Fourth, Donors and Friends of Cameroon

Finally, I believe Donors and Friends of Cameroon have a role to play in providing expertise and technical assistance.

I would simply hasten to say that dealing with political elites in the polarized and highly suspicious environment that Cameroon politics have become, donors need to not loose sight of the fact that public diplomacy counts! While we understand that certain negotiations may require quiet backroom diplomacy it still is important, for purposes of building public confidence in the democratization and electoral process, that donors clarify their roles, their stated objectives and results obtained each step of the way so as not to become 'unwilling' or 'unknowing' accomplices of the regime's tactics of stringing the population along.

It will be a shame if various international conventions and the high standards that African democrats have come to hold their elections to, were to be lowered simply on the basis of verbal promises of reforms that are never respected or implemented.

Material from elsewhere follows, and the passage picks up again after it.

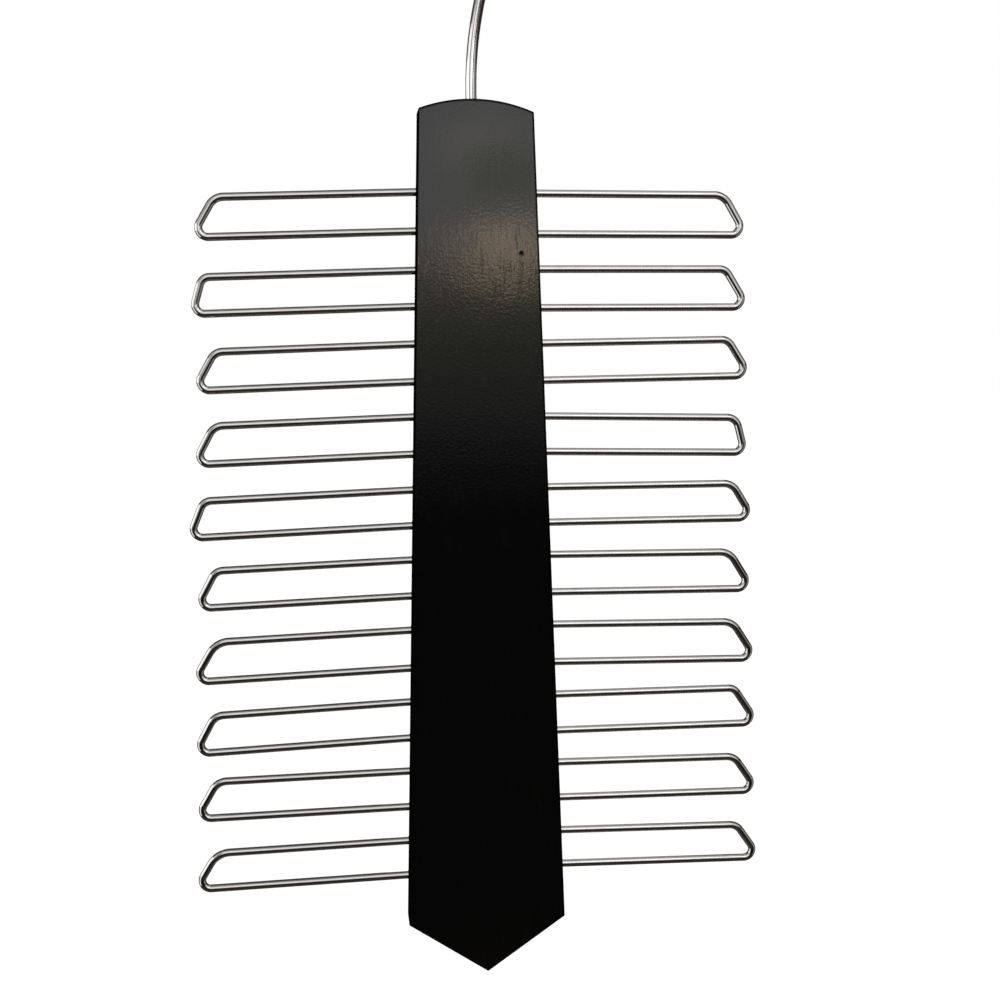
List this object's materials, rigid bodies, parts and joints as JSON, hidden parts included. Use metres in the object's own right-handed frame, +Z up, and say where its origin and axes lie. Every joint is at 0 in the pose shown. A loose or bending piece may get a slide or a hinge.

Ultimately, the responsibility for conducting credible elections in Cameroon rests with the government of Cameroon and its citizens, but if friends of Cameroon can assist or facilitate the process of achieving this noble goal, the African continent will be all the better for it. Cameroon is one of those African countries that has great potential and the resources, human and material, to achieve sustainable development in both the economic and political arenas. A credible presidential election in October 2004 will allow the country to move closer to that goal and to contribute its fair share to the development of the African continent. I know it will require a heavy dose of political will and a grasp of the subject matter or expertise on the part of the current leadership of the country. I am hopeful that this initiative by the Cameroon Campaign Group is a major first step in drawing international and national attention to the task ahead; it provides an opportunity for each one of us to make our contribution so the aspirations of the Cameroonian people to live in a genuine democratic society are met, beginning with the October 2004 elections rendezvous.

Thank you for your kind attention, and I look forward to answering your questions.